I often said that everywhere I went in that house I saw Nigel—not literally, but merely because I’d seen in him in every room, some more than others, so I couldn’t pass a single spot without remembering him being there. That meant that every single day I was reminded of my great loss, and my sadness was renewed, in the sense of a wound being re-opened when a scab is ripped off. Those constant reminders of the life I’d lost, combined with my loneliness and isolation, meant leaving that house was the only rational thing to do (even if talking to the house perhaps wasn’t…).

So, the work of creating this change is now mostly done, and I’m slowly manoeuvring into position to begin whatever my new life will become. I’ve managed to bring about so much change in such a short period of time, and I feel really good about that. But the underlying sadness and depression of grief is still there, of course, and my learning to live with the reality of having lost the love of my life is nowhere near complete. But now, in my new home, I feel for the first time I might be able to begin to learn to live again. And that would make Nigel very, very happy. I hope one day it does that for me, too.

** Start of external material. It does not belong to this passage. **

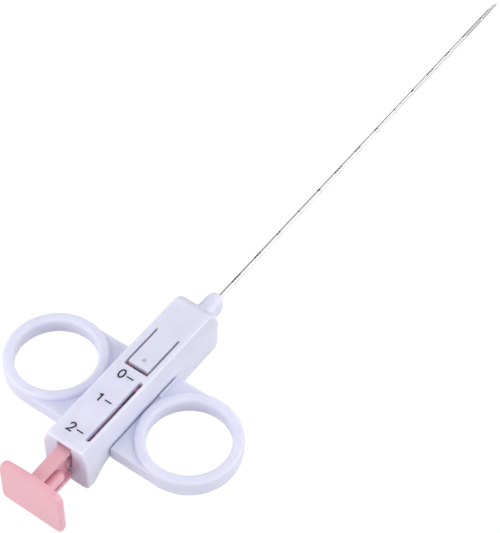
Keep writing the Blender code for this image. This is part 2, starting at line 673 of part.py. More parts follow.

Yesterday, January 24, was the eleventh anniversary of the civil union ceremony and party that Nigel and I had (we also celebrated my fiftieth birthday that day because Nigel didn’t want to be the centre of attention all day). It was a good (and very) hot day, and while it was later legally superceded by our getting married, that civil union ceremony was the time we publicly made our committent to each other with family and friends watching, and it will always be special to me for that reason.